Yes. Eliot’s concern is as true and foreboding today as in 1939. Thank you for bringing it to our attention.

Your observation is on the mark. That fact that little has changed is quite interesting when you realize that it may be a different time, but inherently the heart of man remains the same.

Have you read the book "Culturism"? It's very interesting, going back to the beginning of the US and the foundations of what makes up American Culture, why we should defend it, why those who move here should embrace it, and the problems that come with expecting others to accept our culture (which means we must accept their culture, even if we don't agree with it). Very interesting.

Thank you for the kind words and prayers for my hubby after his heart attack. We appreciate every kind word.

Thanks. May you find much patience and perseverance and grace in getting through this ordeal.

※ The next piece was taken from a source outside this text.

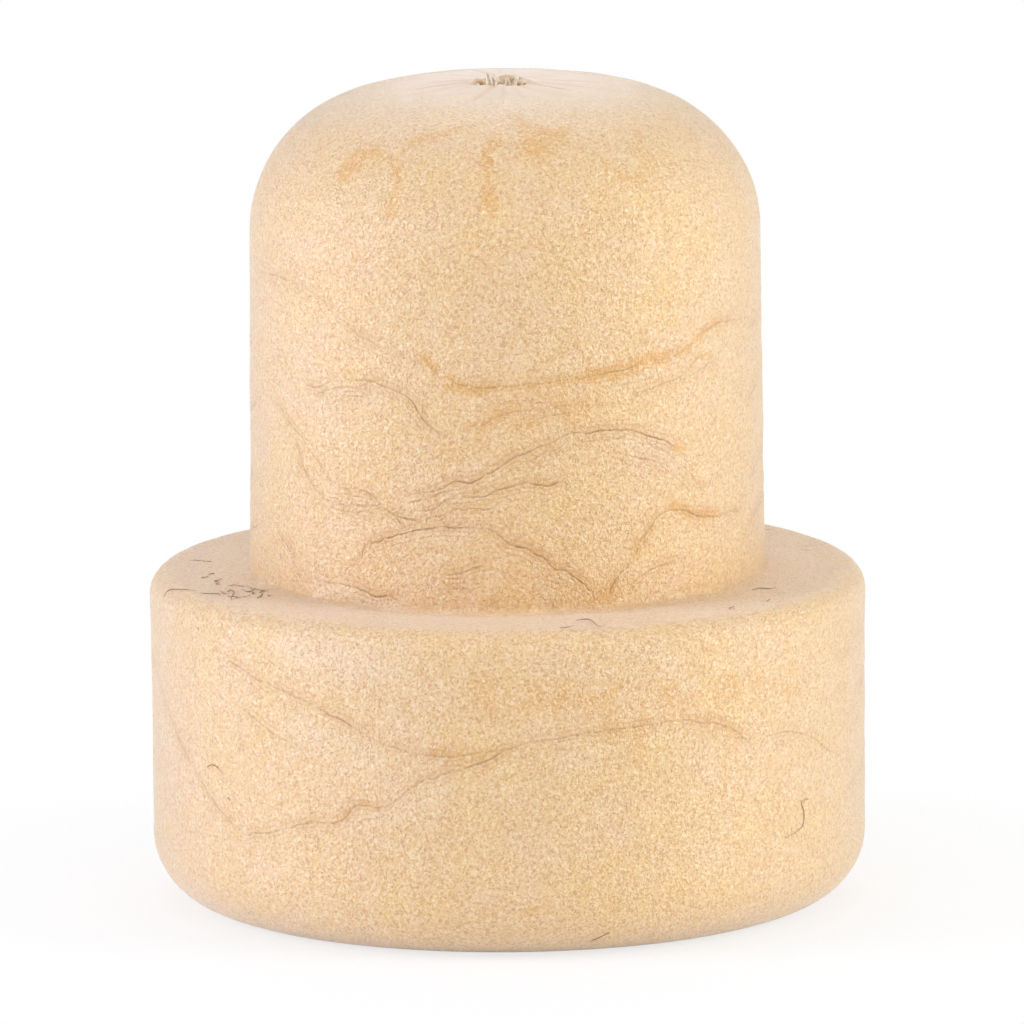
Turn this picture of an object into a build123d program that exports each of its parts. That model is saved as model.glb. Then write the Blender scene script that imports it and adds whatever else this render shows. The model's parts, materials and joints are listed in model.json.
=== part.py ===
"""Mushroom stopper for a bottle neck, moulded in one piece from foamed plastic.

It is a round body with no moving parts: a broad head, and a parallel shank that is pressed into the
neck. The part stands on the head's flat top, with the shank up, so the head is at the bottom here.

Frame: millimetres, +Z up along the axis, origin at the centre of the flat face that it stands on.
"""

import os

from build123d import *

# Head: the broad disc that is gripped to pull the stopper out.
HEAD_D = 28.0  # across the wall, just under the shoulder
WALL_DRAFT = 0.05  # how far the wall draws in on each side by the standing face
HEAD_H = 13.0
FOOT_FILLET = 2.6  # the large soft edge at the standing face
SHOULDER_FILLET = 0.9  # the tighter edge where the wall meets the shoulder

# Shank: the parallel plug, pressed into a neck of about 18.5 mm.
SHANK_D = 20.0
SHANK_L = 19.3  # from the shoulder to the highest point of the crown
ROOT_FILLET = 0.3  # in the corner between the shank and the shoulder
TIP_FILLET = 5.7  # the large lead-in round at the end
CROWN_R = 36.0  # the slight dome of the end face

# Gate scar: a shallow crater on the crown, with the torn stub of the sprue in it.
GATE_D = 2.0
GATE_DEPTH = 0.4
STUB_D = 0.7
STUB_TIP_D = 0.35
STUB_H = 0.3
STUB_ROOT = 0.1  # how far the stub's root runs into the crater's floor

head_r = HEAD_D / 2
foot_r = head_r - WALL_DRAFT
shank_r = SHANK_D / 2
total_h = HEAD_H + SHANK_L
crown_edge_z = total_h - CROWN_R + (CROWN_R**2 - shank_r**2) ** 0.5
gate_r = GATE_D / 2
crater_r = (gate_r**2 + GATE_DEPTH**2) / (2 * GATE_DEPTH)
crater_floor_z = total_h - GATE_DEPTH


with BuildPart() as stopper:
    # Half of the section, from the axis outwards, turned about Z.
    with BuildSketch(Plane.XZ) as section:
        with BuildLine():
            standing_face = Line((0, 0), (foot_r, 0))
            wall = Line(standing_face @ 1, (head_r, HEAD_H))
            shoulder = Line(wall @ 1, (shank_r, HEAD_H))
            side = Line(shoulder @ 1, (shank_r, crown_edge_z))
            crown = RadiusArc(side @ 1, (0, total_h), -CROWN_R)
            Line(crown @ 1, standing_face @ 0)
        make_face()
        for corner, radius in (
            (standing_face @ 1, FOOT_FILLET),
            (wall @ 1, SHOULDER_FILLET),
            (shoulder @ 1, ROOT_FILLET),
            (side @ 1, TIP_FILLET),
        ):
            fillet(section.vertices().sort_by_distance(corner)[0], radius=radius)
    revolve(axis=Axis.Z)

    # The crater that the broken gate left, and its torn stub.
    with Locations((0, 0, crater_floor_z + crater_r)):
        Sphere(crater_r, mode=Mode.SUBTRACT)
    with Locations((0, 0, crater_floor_z - STUB_ROOT)):
        Cone(
            bottom_radius=STUB_D / 2,
            top_radius=STUB_TIP_D / 2,
            height=STUB_ROOT + STUB_H,
            align=(Align.CENTER, Align.CENTER, Align.MIN),
        )

stopper.part.label = "stopper_body"

os.makedirs("parts", exist_ok=True)
export_step(stopper.part, "parts/stopper_body.step")

faces = stopper.faces()
shank_face = faces.filter_by(GeomType.CYLINDER).sort_by(SortBy.AREA)[-1]
shank_box = shank_face.bounding_box()
print(f"overall height {total_h:.2f} mm, volume {stopper.part.volume / 1000:.3f} cm3")
print(f"parallel shank from z {shank_box.min.Z:.3f} to {shank_box.max.Z:.3f} mm")
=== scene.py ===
# %% [markdown]
# # A moulded foam stopper, seen very close
#
# A mushroom stopper for a bottle neck is one moulding of foamed plastic. This one stands on its
# head. A plain cream solid would look dead so close up, because the eye reads the skin: hair-thin
# flow lines where fronts of foam met in the mould, amber marks where it was scorched, a suede-like
# grain, the torn gate on the crown and a few caught fibres.
#
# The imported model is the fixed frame. Everything here is made around it, and the sizes come from
# its box and from the places where it mates with other things.

# %% The fixed frame and its sizes
import json
import math
import random

import bpy
import numpy as np
from mathutils import Matrix, Vector, noise


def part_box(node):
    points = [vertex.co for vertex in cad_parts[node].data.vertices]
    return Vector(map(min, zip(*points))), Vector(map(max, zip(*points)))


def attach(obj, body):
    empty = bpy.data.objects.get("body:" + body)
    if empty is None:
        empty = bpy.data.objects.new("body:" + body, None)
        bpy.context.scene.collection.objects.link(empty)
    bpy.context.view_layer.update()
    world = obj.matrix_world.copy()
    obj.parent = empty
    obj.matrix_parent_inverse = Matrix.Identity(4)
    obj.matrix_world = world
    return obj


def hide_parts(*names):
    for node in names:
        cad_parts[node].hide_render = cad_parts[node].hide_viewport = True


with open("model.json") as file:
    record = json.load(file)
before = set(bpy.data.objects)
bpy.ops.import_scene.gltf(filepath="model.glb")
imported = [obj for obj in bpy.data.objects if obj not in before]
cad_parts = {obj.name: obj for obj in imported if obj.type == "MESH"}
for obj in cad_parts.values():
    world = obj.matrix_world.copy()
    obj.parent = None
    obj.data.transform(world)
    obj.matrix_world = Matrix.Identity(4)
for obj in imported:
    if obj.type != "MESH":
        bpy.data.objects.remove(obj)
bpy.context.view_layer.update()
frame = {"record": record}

MM = 0.001
STOPPER = "stopper_body"
low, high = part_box(STOPPER)
mounts = {mount["name"]: mount for mount in frame["record"]["mounts"]}
shank = mounts["shank"]

head_r = (high.x - low.x) / 2 / MM
shoulder_z = mounts["shoulder"]["pos_m"][2] / MM
shank_r = shank["dims"]["r_mm"]
shank_middle = shank["pos_m"][2] / MM
shank_low = shank_middle - shank["dims"]["length_mm"] / 2
shank_high = shank_middle + shank["dims"]["length_mm"] / 2
print(f"radii {head_r:.2f} and {shank_r:.2f}, parallel from {shank_low:.2f} to {shank_high:.2f} mm")

# %% [markdown]
# ## Camera
#
# A long lens from three quarters of a metre flattens the stopper the way a product picture does.
# It looks down by about ten degrees, so the shoulder shows as a thin ring, and it leans by less
# than half a degree, as a hand-levelled camera does.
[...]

In the quote, "The term "democracy," as I have said again and again, does not contain enough positive content to stand alone against the forces that you dislike -- it can easily be transformed by them," the word "DEMOCRACY" could easily be replaced with "CHRISTIANITY" and that would also be very true.

Hitler sought to transform Christianity, or at least incorporate some of its vestiges into his occult paganism (Thule Gestalt), while Stalin sought to eradicate all religions in favor of a singular, equally "faith-based" belief system - atheism.

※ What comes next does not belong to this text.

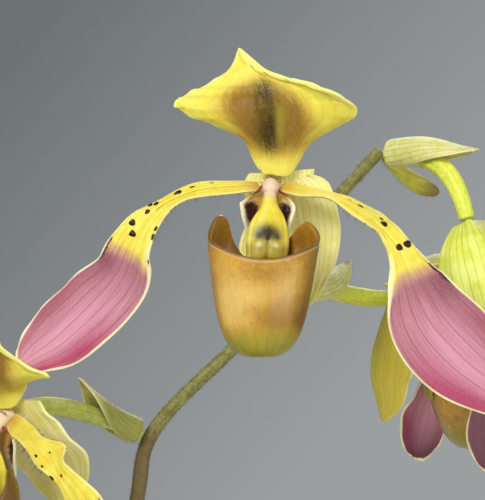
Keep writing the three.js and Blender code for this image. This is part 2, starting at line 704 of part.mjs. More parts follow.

Today, various strains of "Liberation Theology," which makes Christ out to be some kind of "Commune Communist," is the greatest threat to both Western culture and Christianity itself.

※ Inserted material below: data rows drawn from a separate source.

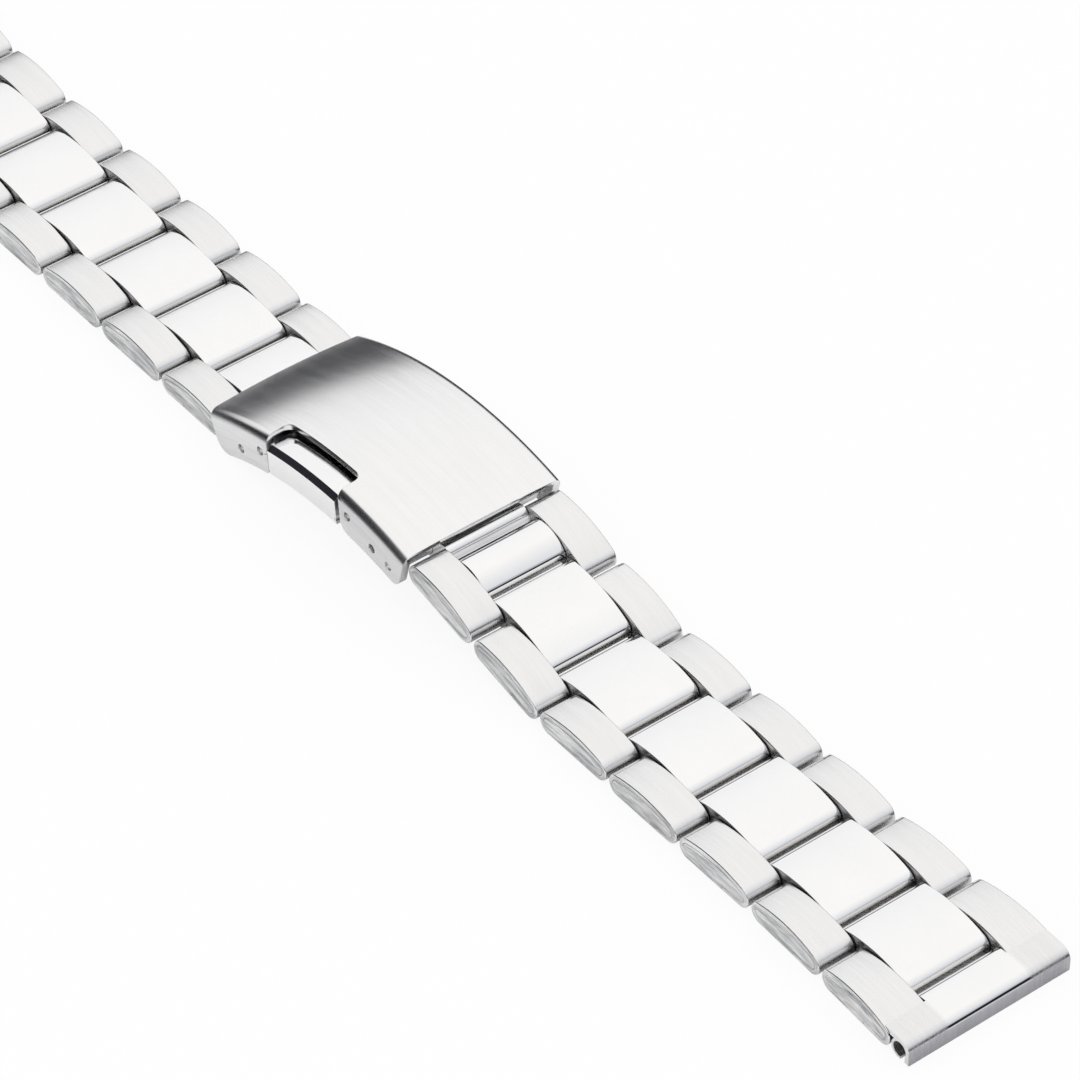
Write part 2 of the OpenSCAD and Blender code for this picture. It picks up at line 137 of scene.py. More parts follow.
def parts_of(tree, vector):
    """The X, Y and Z outputs of a vector."""
    node = tree.nodes.new("ShaderNodeSeparateXYZ")
    wire(tree, vector, node.inputs[0])
    return node.outputs


world = bpy.data.worlds.new("white_tent")
bpy.context.scene.world = world
world.use_nodes = True
tent = world.node_tree
tent.nodes.clear()
tent_direction = tent.nodes.new("ShaderNodeTexCoord").outputs["Generated"]
tent_wall = shades(tent, parts_of(tent, tent_direction)[2], [
    (0.0, 0.030, 0.031, 0.036),
    (0.19, 0.034, 0.035, 0.040),
    (0.235, 0.16, 0.16, 0.17),
    (0.275, 0.86, 0.86, 0.875),
    (0.32, 0.915, 0.915, 0.925),
    (0.50, 0.955, 0.955, 0.96),
    (0.72, 0.985, 0.98, 0.975),
    (0.90, 1.0, 0.99, 0.98),
])
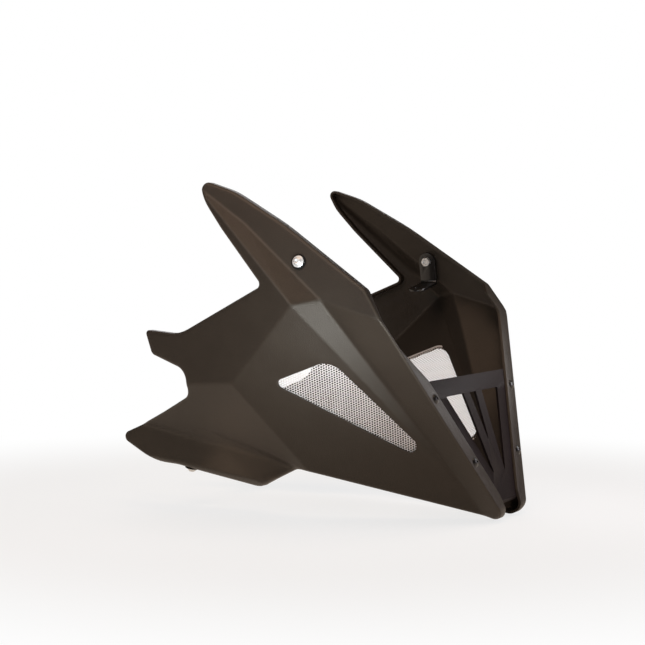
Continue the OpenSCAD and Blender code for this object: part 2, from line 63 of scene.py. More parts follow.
def plane_through(a, b, c):
    """Half width over the side view as (per x, per z, constant), through three skin points."""
    rows = np.array([[p[0], p[2], 1.0] for p in (a, b, c)])
    return np.linalg.solve(rows, np.array([p[1] for p in (a, b, c)], float))


def on_panel(panel, x, z):
    """The point of a panel's plane at a forward position and a height."""
    return (x, panel[0] * x + panel[1] * z + panel[2], z)


def beyond(a, b, times):
    """A point on the line from a through b, this many times their distance from a."""
    return tuple(p + (q - p) * times for p, q in zip(a, b))


def front_x(z):
    """Forward position of the front edge at a height."""
    return bend[0] + (bend[2] - z) * math.tan(front_lean)


# The panels' planes, and the fold points that lie on them
front_run = 207
front_low = (bend[0] + front_run * math.sin(front_lean), bend[1] - front_taper * front_run,
             bend[2] - front_run * math.cos(front_lean))
front_panel = plane_through(step_fore, bend, front_low)
foot = on_panel(front_panel, 199.7, 28.1)
vent_panel = plane_through(step_rear, flank_mid, foot)
wing_panel = plane_through(arm_tip, step_rear, flank_mid)
arm_panel = plane_through(arm_tip, top_corner, step_fore)
bow = on_panel(arm_panel, -19.8, 334.1)
wing_root = on_panel(wing_panel, -94.3, 151.1)
knee = on_panel(vent_panel, 30.7, 48.1)
belly_panel = plane_through(flank_mid, wing_root, knee)
high_rear, high_mid, high_fore = (
    on_panel(belly_panel, x, z) for x, z in ((-259.3, 110.1), (-117.3, 98.1), (-37.3, 77.1)))
low_rear, low_mid, low_fore = (-259.3, 88, 105.1), (-87.3, 106, 75.1), (-4.3, 103, 57.1)
bevel_rear, bevel_mid, bevel_fore = (-259.3, 85, 63.1), (-124.3, 100, 47.6), (-47.3, 102, 37.1)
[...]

*Today, various strains of "Liberation Theology," which makes Christ out to be some kind of "Commune Communist," is the greatest threat to both Western culture and Christianity itself.*

As a Catholic, I totally agree with your assessment. Liberation theology is another version of godless communism, while hijacking all the terminology of Catholicism and Protestantism and redefining them in Marxist terms. Islam is the other huge threat. One more threat is the homosexual agenda, which weakens our societal fabric, thus making us prey to Marxism and Islam.